There are always plenty of opinions. But opinions are just that, opinions. If you’re lucky, there might be in-depth research studies supporting those opinions. Comparing transportation studies and public health studies is like comparing apples and tractors. Many public sector studies are huge tomes written by experts and rarely digestible by the average voter. Studies can also be hard to discover and access. Because they take a long time to research and compile, public sector studies may not be timely.
Leading electricity, natural gas and water utilities use advanced analytics to assess their infrastructure and assign standardized risk scores across different asset classes to arrive at a prioritized list of projects to address.

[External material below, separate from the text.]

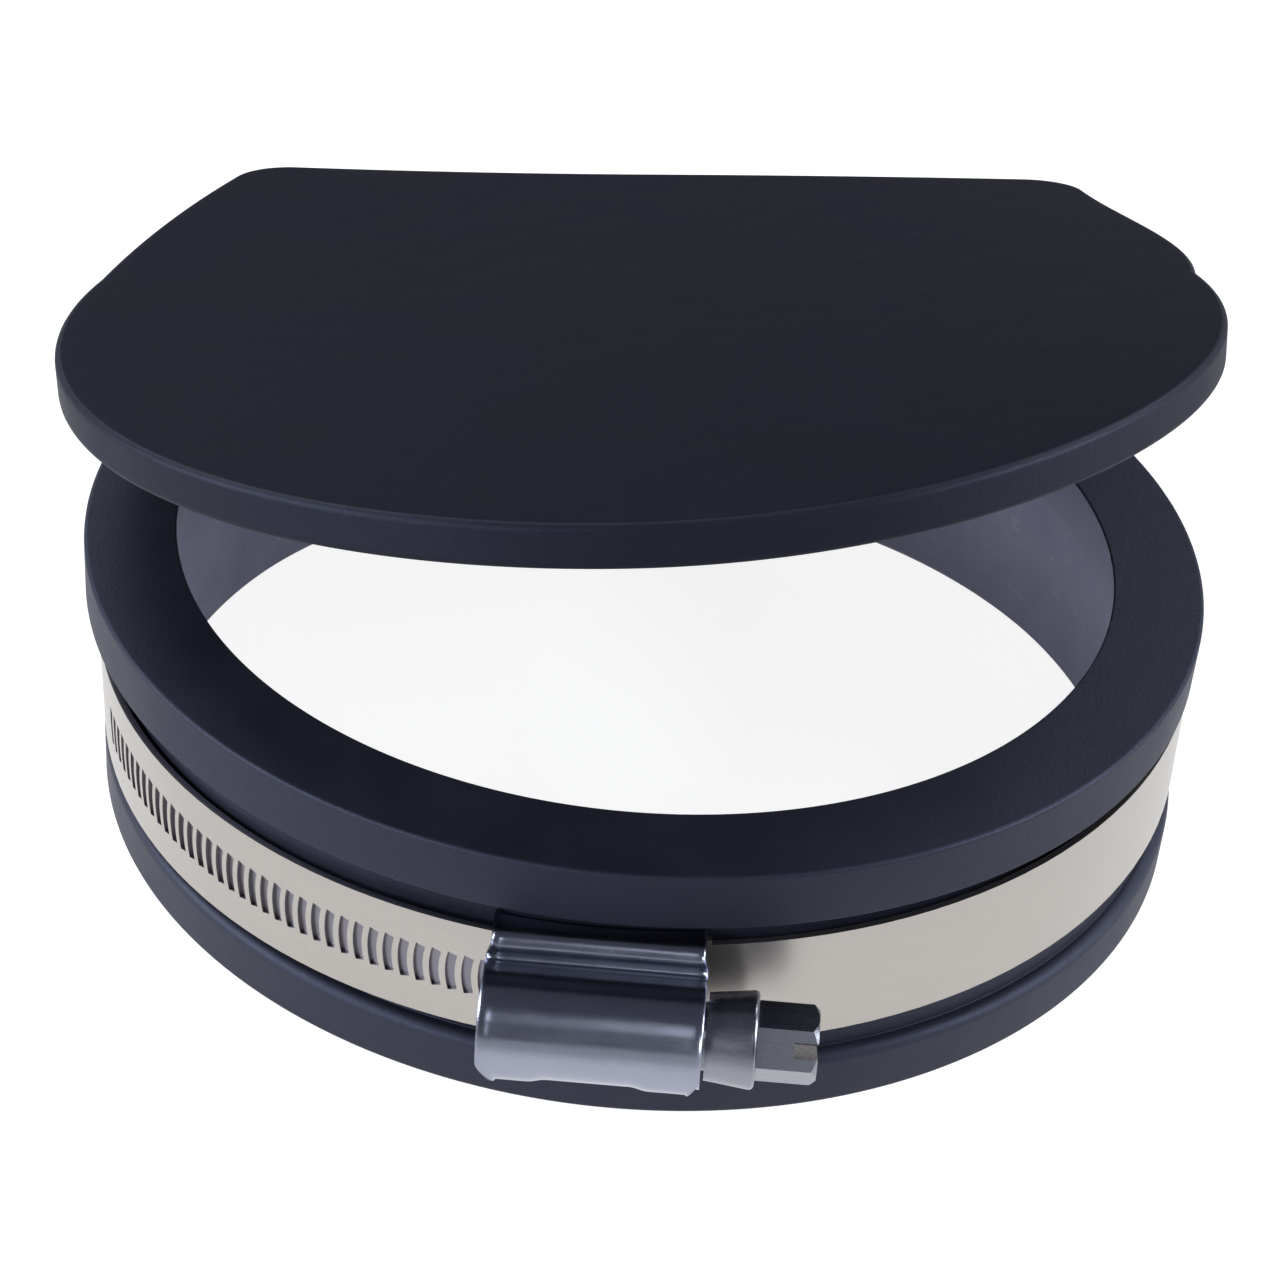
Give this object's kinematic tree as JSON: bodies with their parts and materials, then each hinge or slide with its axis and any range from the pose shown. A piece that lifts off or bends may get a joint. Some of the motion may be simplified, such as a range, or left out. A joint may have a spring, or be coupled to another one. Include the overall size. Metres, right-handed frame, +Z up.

Knowing which risk is more acute and/or represents higher consequences switches infrastructure debates, in a utility board room or city council chambers, from opinion-driven to data-driven.
Risk is defined as the probability of failure and the severity of consequences if failure occurs. For infrastructure, failure can be defined as something other than complete collapse. Infrastructure is intended to serve the public, so failure can be defined in terms of service.
For instance, failure for both a hospital and a bridge might be the inability to serve at least 75 percent of the normal volume of patients or vehicles in any 30-day period. That might the level at which the respective medicine and transportation systems for the surrounding region can’t absorb the traffic being redirected from the failed asset.
The failure of public infrastructure carries with it multiple consequences in terms of emergency response, public health and safety, economic impact, taxation, policy and more. These consequences can be measured or estimated, weighted, scored and added to the analytics process.
By tying dollar amounts to public projects that also carry a defined amount of risk reduction, politicians, administrators, community advocates and voters gain insight into the trade-offs inherent in any community budgeting decision. Advocates for less spending would know the level of risk that they are accepting; advocates for less risk would know the spending their position requires.
This approach is common in the utility sector. Regulated utilities must make a case for the rates that they charge and the profits that they can earn. Utilities that use advanced analytics to show regulators the relationship between budget requests, spending plans and risk reduction have an easier time arguing, and winning, their cases.
Utilities have multiple systems across their service territories for measuring and gathering data on the state of their electricity, gas or water delivery infrastructure. Other public infrastructure, like hospitals and bridges, don’t necessarily enjoy these same capabilities today. By 2020, however, Gartner predicts that the Internet of Things will contain 30 billion devices. It is likely that at least some of those devices will gather and report useful data on the state of public infrastructure.
Analytics will not eliminate public debates and elections, nor should it. Using analytics could get everyone in the community on the same page about the status of current infrastructure, the potential need for investments, and the impact those investments should have. Public infrastructure has a direct impact on our quality of life. It deserves the same level of analytics being implemented in other sectors of the economy.